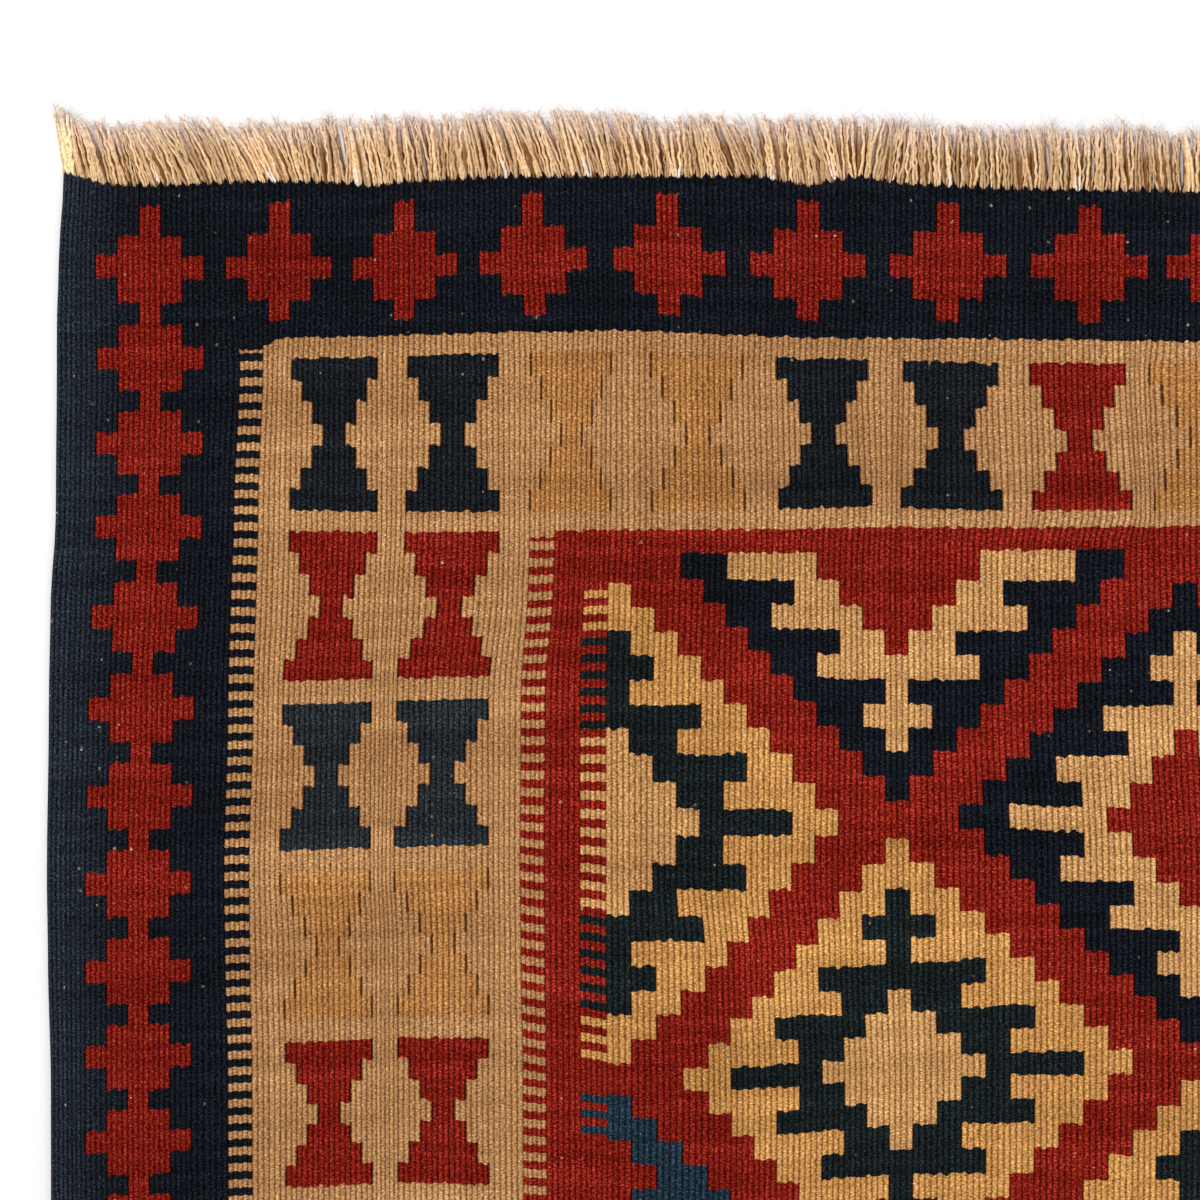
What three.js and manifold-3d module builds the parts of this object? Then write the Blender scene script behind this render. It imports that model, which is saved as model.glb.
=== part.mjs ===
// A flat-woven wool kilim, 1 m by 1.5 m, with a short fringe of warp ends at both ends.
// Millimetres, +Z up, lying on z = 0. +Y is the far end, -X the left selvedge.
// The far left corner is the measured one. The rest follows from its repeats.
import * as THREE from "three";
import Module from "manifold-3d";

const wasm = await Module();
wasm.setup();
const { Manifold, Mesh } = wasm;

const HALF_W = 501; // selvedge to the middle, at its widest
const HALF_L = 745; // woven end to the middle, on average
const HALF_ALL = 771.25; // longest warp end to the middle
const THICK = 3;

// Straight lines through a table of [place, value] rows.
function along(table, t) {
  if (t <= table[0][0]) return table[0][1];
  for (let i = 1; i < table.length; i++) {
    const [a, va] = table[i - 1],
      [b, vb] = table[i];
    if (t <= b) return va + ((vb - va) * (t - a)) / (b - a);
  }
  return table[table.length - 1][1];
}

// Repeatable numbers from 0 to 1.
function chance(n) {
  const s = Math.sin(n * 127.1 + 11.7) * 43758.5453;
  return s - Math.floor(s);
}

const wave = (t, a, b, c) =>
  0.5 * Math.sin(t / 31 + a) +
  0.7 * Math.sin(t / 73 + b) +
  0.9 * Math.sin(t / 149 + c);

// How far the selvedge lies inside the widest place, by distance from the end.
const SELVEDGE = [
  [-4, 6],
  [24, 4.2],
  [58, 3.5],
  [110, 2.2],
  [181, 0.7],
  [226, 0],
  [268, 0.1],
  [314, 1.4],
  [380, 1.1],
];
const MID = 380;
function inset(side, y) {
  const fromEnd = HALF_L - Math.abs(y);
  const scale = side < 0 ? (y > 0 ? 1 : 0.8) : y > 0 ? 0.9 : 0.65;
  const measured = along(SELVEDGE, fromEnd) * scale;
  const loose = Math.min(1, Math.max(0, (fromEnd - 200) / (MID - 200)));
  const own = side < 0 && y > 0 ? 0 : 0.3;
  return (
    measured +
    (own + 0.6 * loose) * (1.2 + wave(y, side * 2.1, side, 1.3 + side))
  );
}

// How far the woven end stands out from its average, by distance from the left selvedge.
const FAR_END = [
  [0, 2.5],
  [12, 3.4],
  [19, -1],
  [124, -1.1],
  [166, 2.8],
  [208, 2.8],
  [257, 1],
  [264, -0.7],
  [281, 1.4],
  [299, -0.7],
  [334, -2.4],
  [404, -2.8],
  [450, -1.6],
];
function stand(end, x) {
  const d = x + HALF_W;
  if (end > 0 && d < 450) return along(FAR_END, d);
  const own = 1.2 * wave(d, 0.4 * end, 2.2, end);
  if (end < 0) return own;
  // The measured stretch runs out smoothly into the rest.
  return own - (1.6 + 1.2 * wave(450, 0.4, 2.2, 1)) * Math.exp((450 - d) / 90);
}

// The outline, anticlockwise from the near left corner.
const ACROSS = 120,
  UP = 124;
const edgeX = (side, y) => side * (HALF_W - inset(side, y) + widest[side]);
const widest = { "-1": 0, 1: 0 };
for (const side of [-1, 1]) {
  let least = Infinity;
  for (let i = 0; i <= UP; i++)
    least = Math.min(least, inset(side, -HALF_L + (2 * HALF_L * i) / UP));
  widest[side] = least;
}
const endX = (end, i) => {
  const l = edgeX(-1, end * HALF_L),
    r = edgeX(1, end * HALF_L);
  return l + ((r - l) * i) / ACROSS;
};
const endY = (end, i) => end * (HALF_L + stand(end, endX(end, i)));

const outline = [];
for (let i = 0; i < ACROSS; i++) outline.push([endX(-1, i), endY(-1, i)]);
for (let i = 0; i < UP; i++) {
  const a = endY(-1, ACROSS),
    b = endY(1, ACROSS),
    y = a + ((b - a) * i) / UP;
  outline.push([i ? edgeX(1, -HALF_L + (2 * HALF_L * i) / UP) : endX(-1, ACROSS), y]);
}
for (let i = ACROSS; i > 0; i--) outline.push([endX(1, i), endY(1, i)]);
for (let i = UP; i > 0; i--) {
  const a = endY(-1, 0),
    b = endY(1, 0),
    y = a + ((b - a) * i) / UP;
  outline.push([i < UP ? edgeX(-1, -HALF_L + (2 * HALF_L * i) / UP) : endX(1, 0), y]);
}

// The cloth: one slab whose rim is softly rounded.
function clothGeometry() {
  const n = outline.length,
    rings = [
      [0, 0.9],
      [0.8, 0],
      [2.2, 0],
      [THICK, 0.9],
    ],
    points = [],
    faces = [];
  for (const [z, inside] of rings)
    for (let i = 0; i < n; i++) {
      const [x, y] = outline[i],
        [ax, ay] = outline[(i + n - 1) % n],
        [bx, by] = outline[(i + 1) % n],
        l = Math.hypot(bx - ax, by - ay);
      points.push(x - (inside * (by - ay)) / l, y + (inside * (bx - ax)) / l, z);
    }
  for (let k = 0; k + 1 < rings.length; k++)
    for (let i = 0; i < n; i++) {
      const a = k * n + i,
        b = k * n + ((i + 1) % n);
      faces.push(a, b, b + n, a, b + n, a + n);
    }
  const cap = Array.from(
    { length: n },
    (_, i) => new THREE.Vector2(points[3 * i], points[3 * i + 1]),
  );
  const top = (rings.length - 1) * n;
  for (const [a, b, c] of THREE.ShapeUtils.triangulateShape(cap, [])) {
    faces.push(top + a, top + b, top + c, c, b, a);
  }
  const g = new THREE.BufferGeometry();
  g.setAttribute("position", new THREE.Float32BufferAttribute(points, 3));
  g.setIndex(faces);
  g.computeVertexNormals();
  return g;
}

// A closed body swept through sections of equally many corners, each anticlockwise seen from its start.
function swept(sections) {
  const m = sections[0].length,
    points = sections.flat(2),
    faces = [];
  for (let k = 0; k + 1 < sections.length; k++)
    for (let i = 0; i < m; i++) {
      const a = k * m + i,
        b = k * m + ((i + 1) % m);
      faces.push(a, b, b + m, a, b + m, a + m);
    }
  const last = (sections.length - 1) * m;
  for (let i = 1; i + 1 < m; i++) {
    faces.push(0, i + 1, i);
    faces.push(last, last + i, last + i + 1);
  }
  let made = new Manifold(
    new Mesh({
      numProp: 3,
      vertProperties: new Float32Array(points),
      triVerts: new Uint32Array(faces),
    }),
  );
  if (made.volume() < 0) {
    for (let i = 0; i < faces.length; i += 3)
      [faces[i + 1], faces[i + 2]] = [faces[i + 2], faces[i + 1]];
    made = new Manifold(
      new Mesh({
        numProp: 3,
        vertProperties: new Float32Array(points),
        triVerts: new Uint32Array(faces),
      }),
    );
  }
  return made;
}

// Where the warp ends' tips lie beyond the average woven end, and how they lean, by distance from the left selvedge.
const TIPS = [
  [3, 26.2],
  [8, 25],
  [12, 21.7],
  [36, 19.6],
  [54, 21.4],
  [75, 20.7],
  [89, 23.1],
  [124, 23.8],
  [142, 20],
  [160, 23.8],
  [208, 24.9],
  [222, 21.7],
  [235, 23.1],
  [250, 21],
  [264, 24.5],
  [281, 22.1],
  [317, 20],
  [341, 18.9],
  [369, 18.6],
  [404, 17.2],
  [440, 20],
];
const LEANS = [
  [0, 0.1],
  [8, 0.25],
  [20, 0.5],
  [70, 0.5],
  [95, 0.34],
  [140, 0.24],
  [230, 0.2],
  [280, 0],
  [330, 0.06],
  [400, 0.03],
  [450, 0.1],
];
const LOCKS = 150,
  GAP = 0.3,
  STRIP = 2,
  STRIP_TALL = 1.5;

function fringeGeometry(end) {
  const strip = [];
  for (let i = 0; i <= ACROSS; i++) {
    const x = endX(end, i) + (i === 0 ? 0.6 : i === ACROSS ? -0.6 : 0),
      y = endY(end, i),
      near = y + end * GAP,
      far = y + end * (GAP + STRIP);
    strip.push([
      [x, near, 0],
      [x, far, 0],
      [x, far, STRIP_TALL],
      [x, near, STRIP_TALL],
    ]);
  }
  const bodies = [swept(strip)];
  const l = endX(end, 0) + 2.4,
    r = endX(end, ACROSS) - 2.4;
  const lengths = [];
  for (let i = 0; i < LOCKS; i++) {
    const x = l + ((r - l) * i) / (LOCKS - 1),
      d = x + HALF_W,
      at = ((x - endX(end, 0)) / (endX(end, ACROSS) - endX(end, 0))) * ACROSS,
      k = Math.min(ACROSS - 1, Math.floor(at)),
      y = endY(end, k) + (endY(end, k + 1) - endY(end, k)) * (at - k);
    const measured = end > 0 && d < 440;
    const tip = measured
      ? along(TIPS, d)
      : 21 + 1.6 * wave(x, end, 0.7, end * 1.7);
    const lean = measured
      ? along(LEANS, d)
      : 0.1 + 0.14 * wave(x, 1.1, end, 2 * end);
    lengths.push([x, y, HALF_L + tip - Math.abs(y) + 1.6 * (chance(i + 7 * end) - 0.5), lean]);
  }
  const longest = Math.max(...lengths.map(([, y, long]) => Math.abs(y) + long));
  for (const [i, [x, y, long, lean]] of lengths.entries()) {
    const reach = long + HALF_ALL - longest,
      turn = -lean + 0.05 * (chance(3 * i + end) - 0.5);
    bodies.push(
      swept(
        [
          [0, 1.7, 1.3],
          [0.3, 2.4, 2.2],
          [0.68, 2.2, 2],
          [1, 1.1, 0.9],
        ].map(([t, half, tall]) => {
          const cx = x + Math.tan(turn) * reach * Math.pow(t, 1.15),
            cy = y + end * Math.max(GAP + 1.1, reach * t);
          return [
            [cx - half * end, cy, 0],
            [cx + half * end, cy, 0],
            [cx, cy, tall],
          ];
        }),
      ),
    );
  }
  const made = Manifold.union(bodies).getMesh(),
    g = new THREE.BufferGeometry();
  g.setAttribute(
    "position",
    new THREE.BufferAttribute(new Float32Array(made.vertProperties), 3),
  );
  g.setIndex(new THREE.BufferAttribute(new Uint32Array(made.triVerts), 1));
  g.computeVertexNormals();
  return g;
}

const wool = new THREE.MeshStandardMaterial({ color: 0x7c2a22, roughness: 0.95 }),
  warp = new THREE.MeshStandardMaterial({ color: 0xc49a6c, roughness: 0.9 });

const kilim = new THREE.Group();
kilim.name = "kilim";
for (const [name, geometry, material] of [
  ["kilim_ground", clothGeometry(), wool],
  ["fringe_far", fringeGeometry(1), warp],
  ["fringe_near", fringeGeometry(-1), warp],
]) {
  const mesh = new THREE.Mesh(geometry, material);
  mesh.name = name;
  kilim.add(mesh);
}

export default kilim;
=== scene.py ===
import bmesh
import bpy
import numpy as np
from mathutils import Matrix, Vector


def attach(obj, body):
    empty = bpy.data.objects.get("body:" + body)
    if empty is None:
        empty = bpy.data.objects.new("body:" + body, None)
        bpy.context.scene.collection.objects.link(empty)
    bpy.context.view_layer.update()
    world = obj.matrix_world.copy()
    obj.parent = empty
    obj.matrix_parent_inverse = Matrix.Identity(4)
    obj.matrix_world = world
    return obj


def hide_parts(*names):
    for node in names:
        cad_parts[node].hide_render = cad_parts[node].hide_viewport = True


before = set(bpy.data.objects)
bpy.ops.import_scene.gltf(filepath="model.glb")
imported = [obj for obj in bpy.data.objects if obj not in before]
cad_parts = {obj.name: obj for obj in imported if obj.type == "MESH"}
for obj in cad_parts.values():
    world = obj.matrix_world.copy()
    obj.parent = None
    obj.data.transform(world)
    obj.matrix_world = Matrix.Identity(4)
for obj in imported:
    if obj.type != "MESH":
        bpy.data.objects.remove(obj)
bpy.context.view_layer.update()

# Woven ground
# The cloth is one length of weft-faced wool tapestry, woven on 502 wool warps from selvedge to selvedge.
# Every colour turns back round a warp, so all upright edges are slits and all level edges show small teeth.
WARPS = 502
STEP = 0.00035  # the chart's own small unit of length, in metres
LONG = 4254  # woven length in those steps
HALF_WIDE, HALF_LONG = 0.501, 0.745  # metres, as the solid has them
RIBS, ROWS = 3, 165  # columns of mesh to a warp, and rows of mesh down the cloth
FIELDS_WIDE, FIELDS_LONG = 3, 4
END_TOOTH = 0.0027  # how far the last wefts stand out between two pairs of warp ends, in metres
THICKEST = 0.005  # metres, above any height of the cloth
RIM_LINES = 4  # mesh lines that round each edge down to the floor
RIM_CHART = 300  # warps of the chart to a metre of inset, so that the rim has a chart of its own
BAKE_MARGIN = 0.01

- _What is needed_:
Within the material above, transcribe exactly the lines that run from the line holding "obj.parent = empty" through the line holding "obj.matrix_world = Matrix.Identity(4)".

- _Result for this task_:
    obj.parent = empty
    obj.matrix_parent_inverse = Matrix.Identity(4)
    obj.matrix_world = world
    return obj


def hide_parts(*names):
    for node in names:
        cad_parts[node].hide_render = cad_parts[node].hide_viewport = True


before = set(bpy.data.objects)
bpy.ops.import_scene.gltf(filepath="model.glb")
imported = [obj for obj in bpy.data.objects if obj not in before]
cad_parts = {obj.name: obj for obj in imported if obj.type == "MESH"}
for obj in cad_parts.values():
    world = obj.matrix_world.copy()
    obj.parent = None
    obj.data.transform(world)
    obj.matrix_world = Matrix.Identity(4)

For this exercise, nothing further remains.